Thanks @erik-ringen. This makes sense. This raises a couple of questions regarding the package and our paper:

  1. Should we standardise continuous variables by default under the hood? This is tricky because we would normally prefer to leave outcome variables on their natural measurement scale. And we can't do something similar for e.g. positive reals modelled as lognormal. But it's quite likely that people will apply the package to real-world continuous variables with quite different variances, and we wouldn't want them getting the wrong answer. An alternative here is to instead scale the priors under the hood, like we already do for the negative binomial case.
  2. For the simulation in our paper, should we just standardise the variables as we had done before? This would mean that we won't be able to compare to the true value of $\Delta\theta_{z}$ that you had calculated.
erik-ringen commented 3 months ago

Thanks @erik-ringen. This makes sense. This raises a couple of questions regarding the package and our paper:

  1. Should we standardise continuous variables by default under the hood? This is tricky because we would normally prefer to leave outcome variables on their natural measurement scale. And we can't do something similar for e.g. positive reals modelled as lognormal. But it's quite likely that people will apply the package to real-world continuous variables with quite different variances, and we wouldn't want them getting the wrong answer.

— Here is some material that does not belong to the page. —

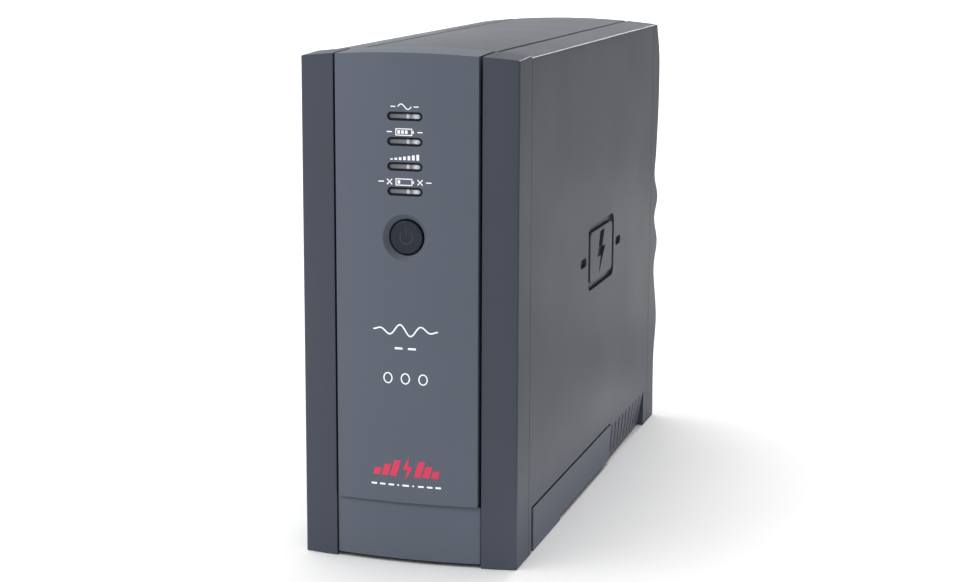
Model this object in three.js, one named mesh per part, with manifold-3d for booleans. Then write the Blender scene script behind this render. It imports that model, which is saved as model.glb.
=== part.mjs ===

An alternative here is to instead scale the priors under the hood, like we already do for the negative binomial case.

Other options would be to run a check whether all the variables the user has mapped onto a normal distribution have unit variance, and then give a warning message with explanation telling them to standardize and/or adjust the priors appropriately. In general I think it might be a good practice to output a warning message whenever the default priors are used, suggesting users that they might not be ideal and to do prior predictive checks.

Also, for positive reals I usually scale them by just dividing by the mean/median value.

  1. For the simulation in our paper, should we just standardise the variables as we had done before? This would mean that we won't be able to compare to the true value of Δθz that you had calculated.

I think we can compare to the true value if we are careful. During the Δθz we would have to rescale a bit using the original means and sds.

ScottClaessens commented 3 months ago

We could maybe include an argument, such as coev_fit(..., scale = TRUE), which standardises variables for users. Perhaps this could be set to TRUE as default. If the user sets scale = FALSE, then the function could return the warning you suggested if the variables do not have unit variance on the continuous / log scale.

I'm wondering if we could standardise as usual for "normal" and "student_t" variables and standardise on the log scale for "lognormal" variables?

# simulate normal, student_t, and lognormal variables
n <- 1000
x <- rnorm(n, 0, 2)
y <- brms::rstudent_t(n, 3, 0, 2)
z <- rlnorm(n, 0, 2)
# standardisation approach under the hood if scale = TRUE
as.numeric(scale(x))
as.numeric(scale(y))
as.numeric(exp(scale(log(z)))

I'll go ahead with the standardised simulation for the paper, but keep a track of the means and SDs for the $\Delta\theta_{z}$ calculation.

ScottClaessens commented 2 months ago

I ran this simulation exercise again with a larger sample size (n = 200). The same pattern emerged even with the larger sample size: the model fitted to pre-standardised variables infers the wrong answer. So I'll work on implementing scale = TRUE.

library(coevolve)
vars <- c("x", "y")
set.seed(1)
sim <-
  coev_simulate_coevolution(
    n = 200,
    variables = vars,
    selection_matrix = matrix(
      c(0.90, 0.00,
        0.85, 0.90),
      nrow = 2,
      byrow = TRUE,
      dimnames = list(vars, vars)
    ),
    drift = c("x" = 0.05, "y" = 0.05),
    prob_split = 0.05
  )
# fit model
fit1 <-
  coev_fit(
    data = sim$data,
    variables = list(
      x = "normal",
      y = "normal"
    ),
    id = "species",
    tree = sim$tree,
    parallel_chains = 4,
    seed = 1
  )
coev_plot_delta_theta(fit1)

image

# standardise
sim$data$x <- as.numeric(scale(sim$data$x))
sim$data$y <- as.numeric(scale(sim$data$y))
# fit model
fit2 <-
  coev_fit(
    data = sim$data,
    variables = list(
      x = "normal",
      y = "normal"
    ),
    id = "species",
    tree = sim$tree,
    parallel_chains = 4,
    seed = 1
  )
coev_plot_delta_theta(fit2)

image

ScottClaessens commented 2 months ago

I have implemented the scale argument for the coev_fit() function in f243ded. The argument determines whether continuous and positive real variables are standardised under the hood before model fitting. The argument is set to TRUE by default. If the user sets scale = FALSE, the function returns a warning that the user should be careful to set sensible priors rather than rely on default priors.